Sibelius dirigierte das Werk nur einige Male. Die letzten Aufführungen waren 1893, als die Kritiker das Werk überraschend in Grund und Boden verhöhnten. Sogar Merikanto hielt jetzt die Orchesteranteile für langweilig.

Der erschütterte Komponist dirigierte das Werk nie wieder und ließ in seiner Lebenszeit auch keinen anderen es in seiner Gänze dirigieren. Anfangs konnte das Nicht-Aufführen allerdings mit der verschollenen Partitur zusammenhängen.

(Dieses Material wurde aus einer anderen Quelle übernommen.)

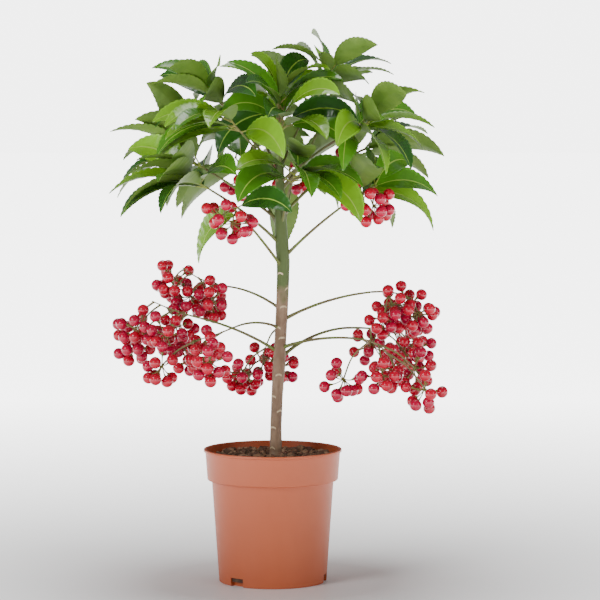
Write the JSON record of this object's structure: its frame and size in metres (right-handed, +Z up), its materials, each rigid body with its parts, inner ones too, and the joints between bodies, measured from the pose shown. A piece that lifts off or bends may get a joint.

Als Sibelius seine Partitur zurückbekam, war er schon aus dem Stil des Werkes hinausgewachsen. „Kullervo war eine Schatzkammer“, sagte er in seinen alten Tagen, aber hielt die Kammer schon längst für entrümpelt.

Heute kann die Komposition aber auch aus einem anderen Blickwinkel gesehen werden. Kompositionstechnische Plumpheiten haben sich in den Händen von Spitzendirigenten unserer Zeit in spannende Rauheiten verwandelt. Anfang der 1990er Jahre wurde ein richtiger Strom der Kullervo-Aufnahmen erlebt, und am Anfang des 21. Jahrhunderts ist das Werk immer noch einer der Exporttrümpfe der finnischen Orchester.

Kullervo ist ein überfressenes, gespensterhaftes Meisterwerk. Es ist der King Kong der Orchesterliteratur, dessen Brutalität und Massivität Angst und Respekt hervorrufen, aber dessen Herz dennoch letzten Endes romantisch ist.

Die Vollendung von Kullervo ließ Sibelius nur einen Weg offen: in Richtung größerer Konzentration und konsequenterer und symphonischerer Form. Der Kritiker Karl Flodin hatte recht. Kullervo war kein Anfang eines Weges, sondern dessen Ende. Sibelius schuf nie wieder etwas so frech Megalomanisches.